The Movie Waffler Five movies to watch alongside <i>Whiplash</i> | The Movie Waffler

Five movies to watch alongside Whiplash

Whether you enjoyed Whiplash or felt it failed to live up to its premise, here are five more thematically similar movies to check out.

Words by Eric Hillis



Young & Innocent (1937)
The best, but most under-rated, of Hitchcock's British movies features a villain who happens to be a jazz drummer. This is revealed in one of Hitch's most memorable shots as the camera slowly tracks into a close-up of the blacked up killer as he keeps the beat during a performance of a song cheekily titled 'The Drummer Man'.



Ship Ahoy (1942)
Eleanor Powell is a dancer with the Tommy Dorsey Orchestra in this musical comedy. The drummer for the orchestra is no less than Buddy Rich, the idol of Miles Teller's character in Whiplash, and he gets to display his talents in a breakneck solo here. Watch out for a young singer by the name of Frank Sinatra; he's not half bad either.

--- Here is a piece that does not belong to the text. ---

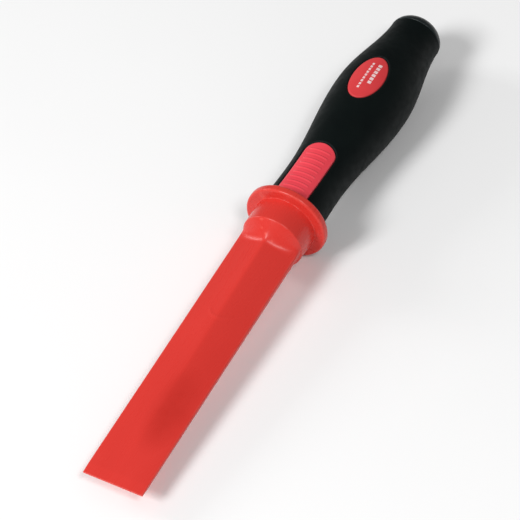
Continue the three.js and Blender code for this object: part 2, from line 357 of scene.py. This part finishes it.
class Nodes:
    """A short way to write a node material."""

    def __init__(self, name):
        self.material = bpy.data.materials.new(name)
        self.material.use_nodes = True
        self.tree = self.material.node_tree
        self.shader = self.tree.nodes["Principled BSDF"]
        self.place = self.tree.nodes.new("ShaderNodeTexCoord").outputs["Object"]

    def set(self, **values):
        """Sets the shader's own sockets, named with underscores for spaces."""
        for name, value in values.items():
            self.shader.inputs[name.replace("_", " ")].default_value = value

    def link(self, output, target):
        self.tree.links.new(output, target)

    def noise(self, scale, detail=3, place=None):
        node = self.tree.nodes.new("ShaderNodeTexNoise")
        node.inputs["Scale"].default_value = scale
        node.inputs["Detail"].default_value = detail
        self.link(place or self.place, node.inputs["Vector"])
        return node.outputs["Fac"]

    def cells(self, scale):
        node = self.tree.nodes.new("ShaderNodeTexVoronoi")
        node.inputs["Scale"].default_value = scale
        self.link(self.place, node.inputs["Vector"])
        return node.outputs["Distance"]

    def stretched(self, x, y, z):
        node = self.tree.nodes.new("ShaderNodeMapping")
        node.inputs["Scale"].default_value = (x, y, z)
        self.link(self.place, node.inputs["Vector"])
        return node.outputs["Vector"]

    def from_point(self, place, size):
        """How far a point is from a place, measured in the size given for each axis."""
        offset = self.tree.nodes.new("ShaderNodeVectorMath")
        offset.operation = "SUBTRACT"
        self.link(self.place, offset.inputs[0])
        offset.inputs[1].default_value = place
        scaled = self.tree.nodes.new("ShaderNodeVectorMath")
        scaled.operation = "DIVIDE"
        self.link(offset.outputs["Vector"], scaled.inputs[0])
        scaled.inputs[1].default_value = size
        length = self.tree.nodes.new("ShaderNodeVectorMath")
        length.operation = "LENGTH"
        self.link(scaled.outputs["Vector"], length.inputs[0])
        return length.outputs["Value"]

    def ramp(self, value, low, high, from_=0.35, to=0.65):
        """Maps a texture value between two numbers."""
        node = self.tree.nodes.new("ShaderNodeMapRange")
        node.inputs["From Min"].default_value = from_
        node.inputs["From Max"].default_value = to
        node.inputs["To Min"].default_value = low
        node.inputs["To Max"].default_value = high
        self.link(value, node.inputs["Value"])
        return node.outputs["Result"]

    def mix(self, factor, first, second):
        """Mixes two colours, each a tuple or another node's output."""
        node = self.tree.nodes.new("ShaderNodeMix")
        node.data_type = "RGBA"
        self.link(factor, node.inputs["Factor"])
        first_color, second_color, mixed_color = node.inputs[6], node.inputs[7], node.outputs[2]
        for value, socket in ((first, first_color), (second, second_color)):
            if isinstance(value, tuple):
                socket.default_value = (*value, 1)
            else:
                self.link(value, socket)
        return mixed_color

    def tones(self, value, pair):
        """Spreads a surface's two tones over a texture value."""
        return self.mix(self.ramp(value, 0, 1), *pair)

    def product(self, first, second):
        node = self.tree.nodes.new("ShaderNodeMath")
        node.operation = "MULTIPLY"
        self.link(first, node.inputs[0])
        self.link(second, node.inputs[1])
        return node.outputs[0]

    def edges(self, strength):
        """A mask that is 0 on flat and hollow places and reaches strength on convex edges."""
        node = self.tree.nodes.new("ShaderNodeNewGeometry")
        return self.ramp(node.outputs["Pointiness"], 0, strength, FLAT_POINTINESS, SHARP_POINTINESS)

    def color(self, output):
        self.link(output, self.shader.inputs["Base Color"])

    def roughness(self, output):
        self.link(output, self.shader.inputs["Roughness"])

    def bump(self, height, distance, strength=1.0):
        node = self.tree.nodes.new("ShaderNodeBump")
        node.inputs["Distance"].default_value = distance
        node.inputs["Strength"].default_value = strength
        self.link(height, node.inputs["Height"])
        self.link(node.outputs["Normal"], self.shader.inputs["Normal"])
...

The Gene Krupa Story (1959)
Sal Mineo portrays Jazz's most iconic drummer in this melodramatic biopic. The movie focusses on Krupa's early dilemma of whether to choose music or the priesthood and his later career self destruction, but it's got some great musical sequences. Krupa himself plays on the movie's soundtrack, overdubbing Mineo's 'miming'.



Round Midnight (1986)
Based loosely on the friendship between French writer Francis Paudras and American pianist Bud Powell, Bertrand Tavernier's film is one of the finest movies ever made about music, but sadly under viewed. The scene in which Francois Cluzet's jazz lover crouches in the Parisian rain to hear the music emanating from a basement jazz club nails the effect great music can have on us.



Kansas City (1996)
Robert Altman's depression era thriller is a love letter to his home town and the jazz clubs that made it famous. Altman assembled a super-group of the finest jazz musicians of the day to portray their '30s equivalents and the result is one of cinema's most rousing soundtracks.